Danish wind-turbine giant Vestas has won the contract to build Latin America’s largest-ever wind farm in the State of Oaxaca in southern Mexico. The clean electricity generated at the wind farm will be used to power up part of the operations of such giants as Coca-Cola and Heineken in the region.
Vestas received a 396MW order for the project. The order has been placed by Mareña Renovables, which is owned by a consortium that comprises Macquarie Mexican Infrastructure Fund, Mitsubishi Corporation, and PGGM, a Dutch pension fund service provider.
When built, the wind farm is expected to be the largest wind-energy project in Latin America, according to Mareña Renovables.
The wind farm itself will be located in the Isthmus of Tehuantepec in the southeastern region of the State of Oaxaca. Delivery of the turbines is set to start in the second quarter of 2012, Vestas has confirmed in a statement.
As part of the turnkey contract, Vestas will provide the entire range of services to build the wind farm, including civil and electrical works, supply, installation and commissioning of the wind turbines.
Juan Araluce, chief sales officer at Vestas Wind Systems A/S, said it is an important milestone for Vestas, as the company looks to strengthen its position in Latin America and globally.
The Isthmus of Tehuantepec lies between the Gulf of Campeche on the Gulf of Mexico to the north, and the Gulf of Tehuantepec on the Pacific Ocean to the south
The project’s power generation will be bought by Cuauhtémoc Moctezuma, an operating company of global brewer Heineken N.V. and subsidiaries of Fomento Económico Mexicano, S.A.B. de C.V. (FEMSA) under 20-year power purchase agreements. FEMSA controls Coca-Cola FEMSA, the largest Coca-Cola bottler in the region, and OXXO, the Mexican convenience store chain.
Adrian Katzew Corenstein, vice-president of Vestas Mexico and Caribbean, said the order was the result of several months of close collaboration between Mareña Renovables and Vestas.

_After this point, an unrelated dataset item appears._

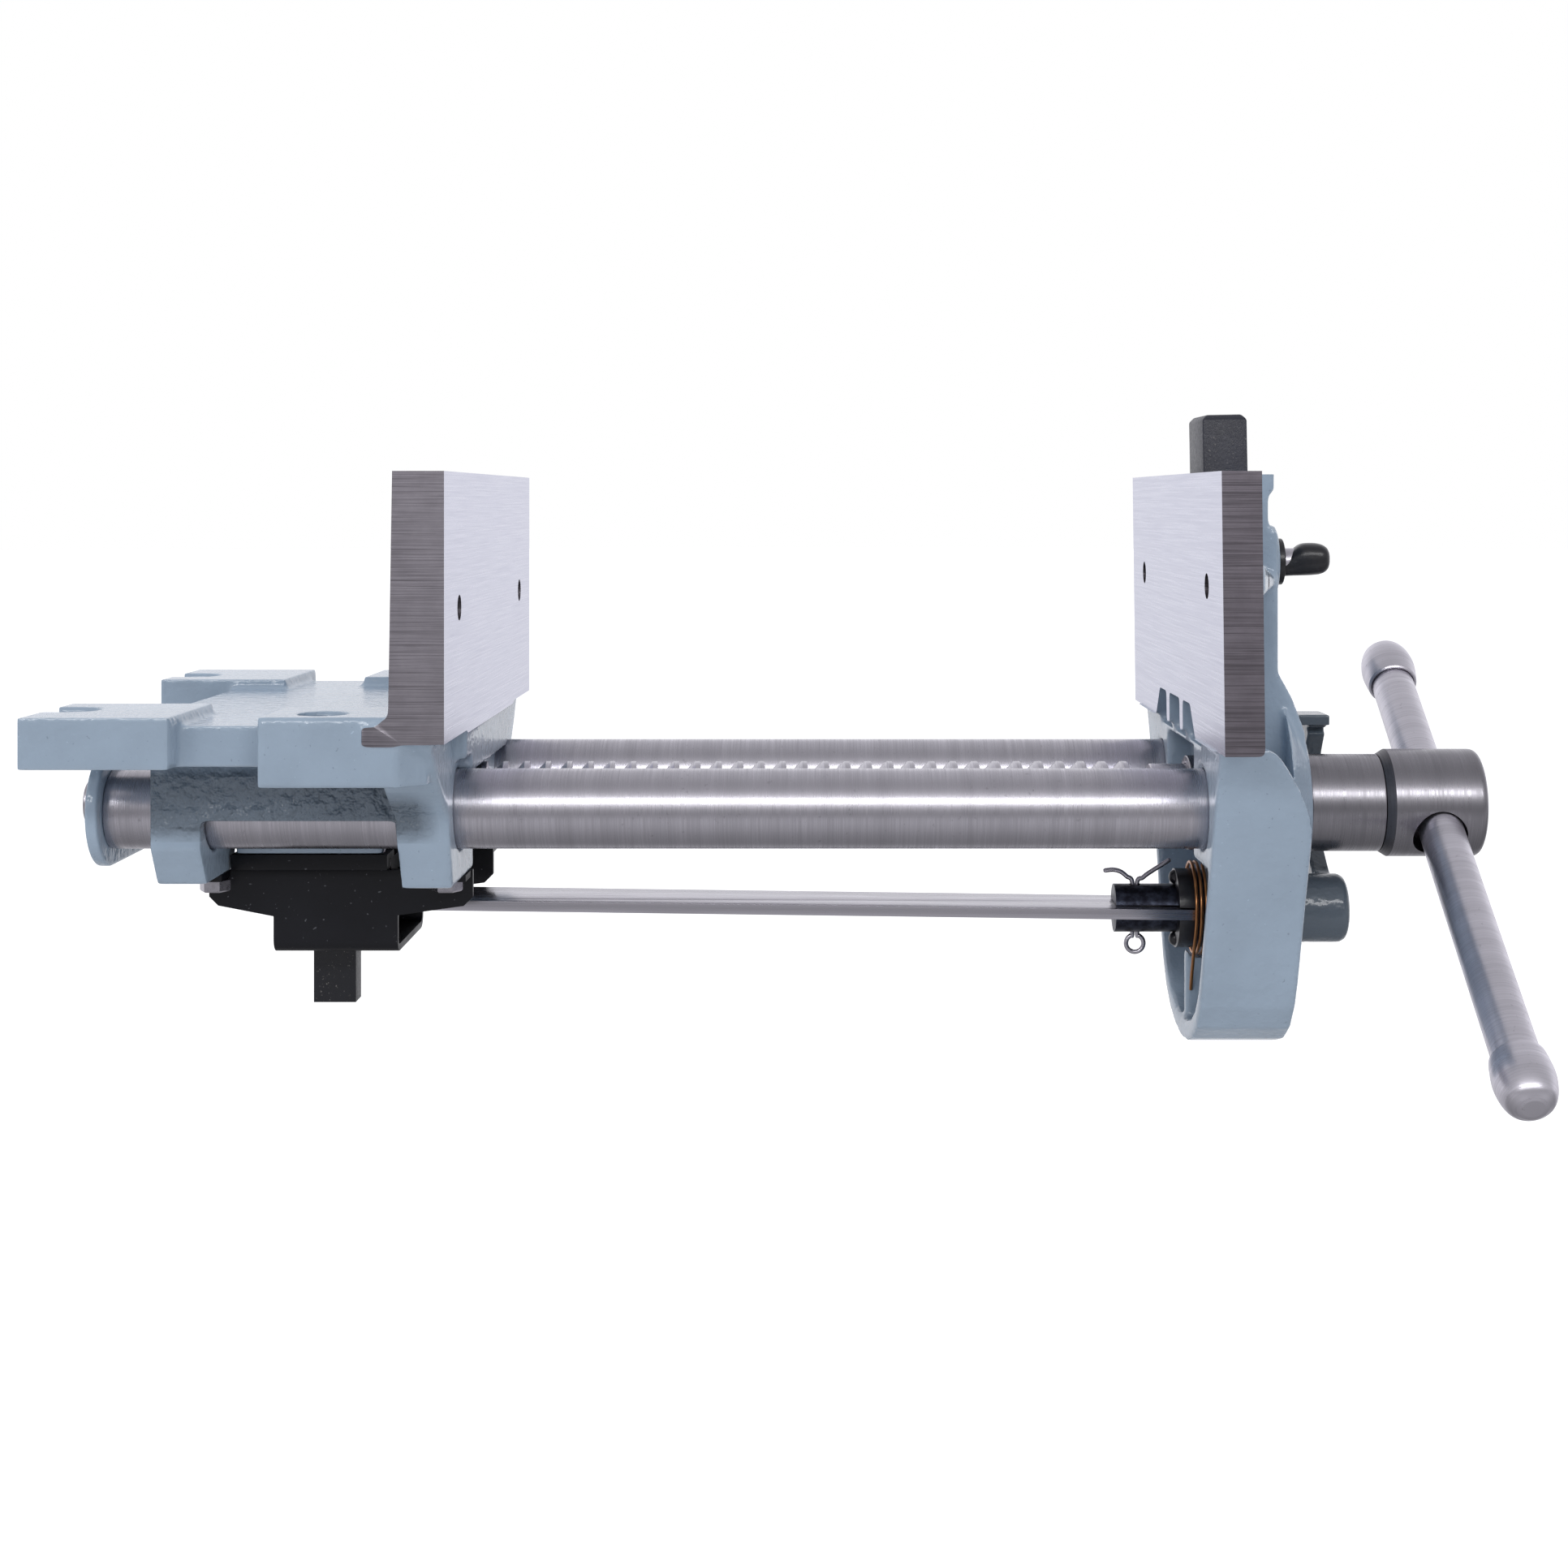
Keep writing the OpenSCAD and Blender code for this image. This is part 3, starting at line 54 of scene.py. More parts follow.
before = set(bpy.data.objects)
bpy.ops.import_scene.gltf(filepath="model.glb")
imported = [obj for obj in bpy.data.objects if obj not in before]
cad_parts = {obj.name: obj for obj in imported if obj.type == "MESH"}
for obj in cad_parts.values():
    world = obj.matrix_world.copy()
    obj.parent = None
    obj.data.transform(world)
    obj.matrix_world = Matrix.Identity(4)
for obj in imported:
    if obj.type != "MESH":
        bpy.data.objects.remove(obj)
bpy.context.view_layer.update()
MM = 0.001


def linear(hex_colour):
    """An sRGB hex colour as linear red, green and blue."""
    parts = [int(hex_colour[i:i + 2], 16) / 255 for i in (1, 3, 5)]
    return tuple(c / 12.92 if c <= 0.04045 else ((c + 0.055) / 1.055) ** 2.4 for c in parts)


def middle(node, axis):
    """Middle of a CAD node's box along an axis."""
    low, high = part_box(node)
    return (low[axis] + high[axis]) / 2


def bar_of(node, start=0.0):
    """Ends along X, measured from a start, and radius of a turned CAD node, in millimetres."""
    low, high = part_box(node)
    return (low.x - start) / MM, (high.x - start) / MM, (high.z - low.z) / 2 / MM


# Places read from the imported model
JAW_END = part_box("front_jaw")[1].y
JAW_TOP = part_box("rear_jaw")[1].z
FRONT_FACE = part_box("front_jaw")[0].x
SCREW_Z = middle("screw_sleeve", 2)
RELEASE_Z = middle("release_shaft", 2)
THUMB_Z = middle("dog_screw", 2)
ROD_Y, ROD_Z = middle("far_guide_rod", 1), middle("far_guide_rod", 2)
ON_SCREW = Matrix.Translation((FRONT_FACE, 0, SCREW_Z))

# Places of holes: across and up for the cheek holes, along and across for the pad holes
REAR_CHEEK = (63 * MM, 27.6 * MM)
FRONT_CHEEK = (62.5 * MM, 33.4 * MM)
PAD_HOLE = (-34.3 * MM, 76 * MM)
# Radii of holes: for cheek screws, in the pads, round the rods, round the screw and the release shaft
CHEEK_R, PAD_R, BORE_R = 3.5 * MM, 6.5 * MM, 11.27 * MM
SHANK_BORE_R, RELEASE_BORE_R = 11.8 * MM, 7.4 * MM
# Lower ends of the jaw plates, how far back the rear jaw's ends go, and the front plate's thickness
REAR_PLATE_LOW, REAR_FOOT_BACK = -7 * MM, -21.5 * MM
FRONT_PLATE_LOW, FRONT_PLATE_T = -10.2 * MM, 10.6 * MM
# Toe-in of the front jaw's face
JAW_LEAN = math.tan(math.radians(0.7))
# Bench dog behind the front jaw's face, the gap round it, its slot's foot, and the step down to its housing
DOG_X, DOG_T, DOG_HALF_W, DOG_LEAN = 8.7 * MM, 13 * MM, 13 * MM, math.radians(1.1)
DOG_GAP, DOG_SLOT_LOW = 0.3 * MM, -12 * MM
HOUSING_DROP = 0.1 * MM
# Tommy bar: its tilt, the places of its hole and itself on the screw, and how it hangs in the hole
TOMMY_TILT = math.radians(32.9)
TOMMY_HOLE_X, TOMMY_X, TOMMY_DROP = 76.8 * MM, 77.2 * MM, -1.08 * MM
# Reach of a cutter past the vise, how near counts as on a face, and how square as facing it
FAR, CLOSE, FACING = 0.5, 0.02 * MM, 0.99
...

Mexico’s clean-energy goals
Mexico itself has a non-binding unilateral goal to reduce carbon emissions to 50pc of the estimated emission levels in 2002 by 2050. Back in 2010, the Congress in Mexico approved the National Energy Strategy to establish a goal to reduce the share of power generated from fossil fuels to 65pc by 2024, to 60pc by 2030 and 50pc by 2050.